Al tiempito de salir la serie, me sorprendí gratamente con la aparición de las figuritas de Hulk. ¡Eran hermosas! Venían de cartón, en cuyo reverso aparecía una imagen recortada de una imagen más grande. Y si uno juntaba varias figuritas, podía armar el rompecabezas de Hulk.
Pero las figuritas no venían solas, no. En el sobre, como un regalo fantástico, surgía un chicle globo. Cuando lo masticaba me sentía rodeado por un halo de rayos gamma que recorrían mi cuerpo provocando la tan preciada transformación en Hulk. Sentía como mis piernas se ensanchaban, mi pecho crecía, mis brazos se estiraban y aumentaban su tamaño… así rompí cinco camisas y dos pantalones. Dos chancletazos me curaron de los rayos gamma. Quizás el doctor  David Banner hubiera necesitado un par de chancletazos de su mamá. Conmigo funcionaron.
Tenía la serie, la cual no me perdía un solo capítulo. Tenía las figuritas con su rompecabezas y su extraño chicle globo… pero aun así, no podía develar el misterio. Un misterio que me quitaba el sueño, y ocupaba mi mente en continuo divagar metafísico. Y, para colmo de males, las figuritas aumentaron mi desazón.
En todos lados escuchaba yo hablar del Gigante Verde. Que el Gigante Verde esto, que el Gigante Verde esto otro… Y en las figuritas, Hulk era un bicho verde enorme. Y no lo entendía. ¿Por qué llamar Gigante Verde a un grandote que es gris? Para mí era gris, siempre lo vi gris. 
Hulk siempre fue y será gris, como lo veía en nuestro televisor junto a mi papá.

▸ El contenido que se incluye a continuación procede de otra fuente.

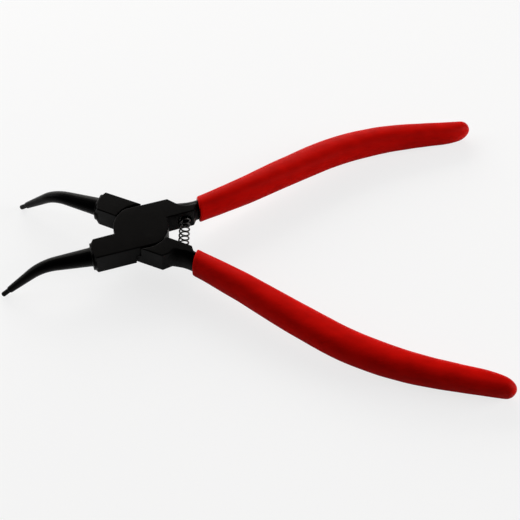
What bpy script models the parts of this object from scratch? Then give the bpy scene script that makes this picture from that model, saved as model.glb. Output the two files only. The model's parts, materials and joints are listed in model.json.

                                                                                             

Daniel Heredia

1 comentarios:

Anónimo dijo...

Otra perla de Papageno...pienso si esto no es signo de que nos estamos poniendo viejos...de todos modos, de ser asi, estos son excelentes recuerdos para vivir una vejez alegre. Gracias por hacerme reir un rato.